In order to overcome these difficulties valves are located at the end of the tubing string. Typically a hydraulically controlled valve is mounted at the end of the tubing with one or more hydraulic control lines arranged on the outer surface of the tubing up to the surface. The hydraulic control lines must pass back to the surface of the well. There are a number of major disadvantages in this arrangement. The first is that the control lines must pass through the production packer. This effectively breaks a seal in the downhole arrangement and is therefore difficult both to engineer and to operate reliably remotely from the surface. A second disadvantage is in arranging the control lines which must pass down the full length of the well. In extended reach wells at great depths, this is costly and it is difficult to reliably control the pressure in the small diameter lines at the excessive depths. Additionally, the incorporation of these control lines with there incumbent connections provide more opportunities for leak paths to exist in the string.
Recently, remotely operable plugs have been used. These are commonly referred to as disappearing plug technology. One such system is the FBIV (Full Bore Isolation Valve) available from Baker Oil Tools, U.S.A. The FBIV is a single action disc-valve which is normally closed. To operate, the FBIV is located at an end of the tubing string with a sliding sleeve multi-cycle tool (MCT) located above. The FBIV is run-in in the closed configuration with the MCT in the open position allowing the tubing string to self-fill via ports in the MCT. At depth, internal tubing pressure is applied to close the MCT so that pressure testing can be achieved. Then by applying a predetermined number of pressure cycles in the string the FBIV is cycled open for production.
An alternative disappearing plug is the ‘Mirage’ system by Halliburton, U.S.A. In this arrangement a plugging material is located at the end of the tubing string with an autofill sub located above it. During run in, the autofill is open allowing the infill of fluids to the tubing string above the plug. At depth, a number of pressure cycles are generated from surface which close the autofill, test the tubing and set the production packer. The Mirage plug is activated by these pressure cycles and dissolves and disintegrates with the last pressure cycle expending the plug to leave an open well bore for non-restricted production through the tubing string.
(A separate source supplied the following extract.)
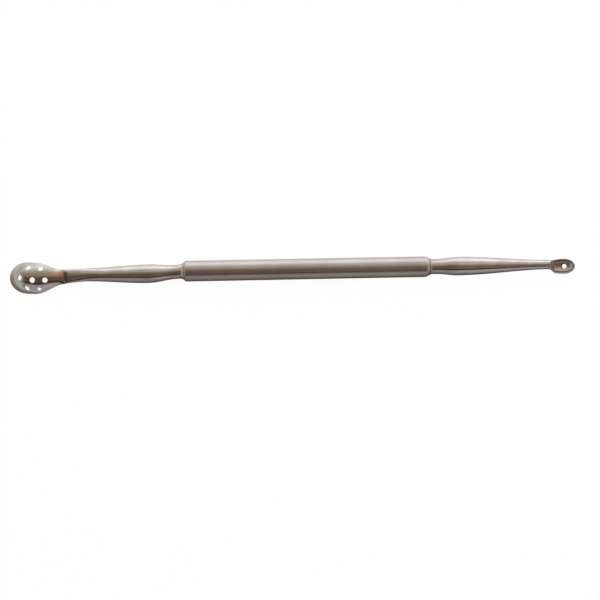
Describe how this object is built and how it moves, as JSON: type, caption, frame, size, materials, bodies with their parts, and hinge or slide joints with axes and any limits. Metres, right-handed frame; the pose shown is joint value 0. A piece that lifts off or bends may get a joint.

Unfortunately these prior art disappearing plugs suffer from major limitations. These prior art plugs/valves are all closed at the surface prior to run-in. They are single action, only being able to be opened remotely once. These features provide two distinct disadvantages. As they are closed during run-in, this means filling the tubing as the completion is run in the well becomes problematic and typically requires an addition piece of equipment i.e. the autofill sub or the circulation sub. These tools are unreliable and prone to debris ingress. The autofill sub only allows well fluid to pass in one direction. Therefore in a well kick situation heavier completion fluid cannot easily be circulated into the well to regain control of the well. The circulation sub does allow reverse flow but has a small flow by-pass area making it prone to blocking up with debris. Debris is a common problem downhole, for example, as the tubing is threaded together pipe dope from each connection make up will find its way into the tubing I.D. In the prior art devices, this dope and any well debris will collect on top of the plugging device. This can give problems with debris going into the mechanism and jamming it up and also with pressure transmittal through the debris itself. It is not uncommon for 20-30 ft of debris to build up above these devices.
A second disadvantage is that the majority of these devices operate by opening on a predetermined number of pressure cycles. Often during surface operations pressures may be applied inadvertently to the tubing and it becomes confusing as to whether they constitute a cycle or not, therefore it becomes less clear how many cycles are left to open the plug/valve. Additionally any shock loading during installation of the plug/valve can cause the internal mechanism to incrementally move, thus using up some cycles without knowledge by the operator. In this way, there are a limited number of pressure related functions which can be carried out without the risk of the valve/plug opening. If the pressure test needs to be repeated or the packer needs to be reset, it may be that any further pressure cycles would automatically cause the valve/plug to open and as a result, the tubing string is opened prior to the required testing or packer setting. In such a case the entire tubing string would require to be retrieved and the operation repeated from scratch. To overcome this problem some valves only operate after a large number of pressure cycles, for example ten. However, if only one cycle is required to set the packer, there is excessive time wasted in creating nine further cycles to finally get the valve to open.